88

Tiempo circular
por Sergio Kiernan


Cuando empezaba agosto de 1988 había feriado bancario y cambiario, y todo el mundo esperaba el nuevo plan económico. Saudades... El Plan Austral había fracasado y Juan Vital Sourrouille devaluaba, rebajaba el IVA, decretaba aumentos grandes de tarifas públicas y aumentos chicos de salarios estatales. Se venía una “concertación”, una “comisión de vigilancia y seguimiento”, una tablita de inflación. El engendro se llamaba Plan Primavera y todo el mundo remarcaba a lo loco, para acolchonarse. La inflación se calculaba en 25 por ciento y la esperanza era que fuera de “apenas” 5 para septiembre.

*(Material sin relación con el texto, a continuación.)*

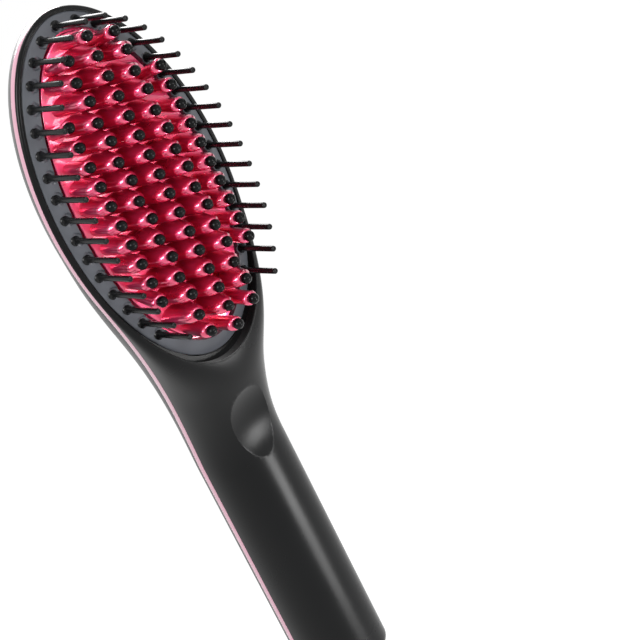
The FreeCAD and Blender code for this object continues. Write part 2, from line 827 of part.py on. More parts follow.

En el estilo ingenuo de la época, se pactaba con la UIA que la inflación hasta marzo sería de apenas el 4 mensual. Ya andaban imprimiendo billetes de 500 australes. En agosto se estrenaron los de 1000. Desde un chiste de tapa de Página/12 Paz y Rudy erigían una “ley del plan económico” que se cumplió rigurosamente. Un empleado le decía al ministro de Economía que tenía una noticia buena y una mala. La buena era que “su plan evoluciona de acuerdo a lo previsto”. La mala: “Su plan evoluciona de acuerdo a lo previsto”.
Visto desde este siglo con tan poco uso, el año ‘88 parece un ensayo con vestuario de la debacle que vivimos. Estaban todos los actores, mostrando la inestabilidad, la incapacidad, la desorientación que catorce años después nos devoró y nos dejó planchados. Había, sin embargo, algunas diferencias grandes entre aquel desastre y este:
Los sindicatos existían y Ubaldini lo corría a Alfonsín con un acuerdo de diez puntos.
Otra: hacía falta congelar oficialmente los salarios públicos, y bancarse el costo político.
Otra: a cada rato, Sourrouille volvía de EE.UU. con un crédito puente.
Otra: los militares hacían ruido de sables y el gobierno radical temblaba.
Una final: Terragno se entusiasmaba con privatizar todo para bajar el déficit y atraer capitales extranjeros.
Para el Día de la Primavera de ese año donde todavía había sindicatos, empleados públicos, industriales, ayuda externa, militares levantiscos y algo por privatizar, los vecinos de La Matanza hicieron historia: recibieron a Terragno con el primer cacerolazo, protestando por la sobrefacturación de facturas de Segba.
Otra tendencia que ya existía: Osvaldo Soriano avisaba que uno de cada tres jóvenes se quería ir del país, que las encuestas mostraban un total pesimismo sobre el futuro nacional, que la cosa estaba difícil para conseguir visas.
Y sin embargo había, como para agarrarse de algo, la esperanza de que el hundimiento del gobierno radical fuera solucionado por el bipartidismo. El “candidato justicialista” Carlos Menem se abrazaba con Guillermo Alchouron, de la Sociedad Rural, repudiaba las retenciones al agro, prometía bajar impuestos y empezaba a mostrar una hilacha que haría historia: tenía que desmentir que le había ofrecido un futuro Ministerio de Bienestar Social a Susana Giménez. Todavía llevaba a su Zulema del peinado enorme a todos los actos y a su ascenso no le hacía mella ni el espectáculo de Isabelita en Ezeiza diciendo aquello de “no me atosiguéis”.
Inflación, planes, desesperanza. Desde ese agosto de 1988 se agregó la crisis terminal del sistema político, por lo que ya nadie piensa que un candidato pueda solucionar los problemas argentinos, que un político traiga algo en vez de llevarse mucho. Estos catorce años terminaron de cepillarse a todos los personajes públicos que, con poquísimas excepciones, ahora entran en dos casilleros: corruptos e incapaces.
En cierto sentido, después de una pausa ilusionada, volvimos a 1988, a nuestro estado normal. Así estamos.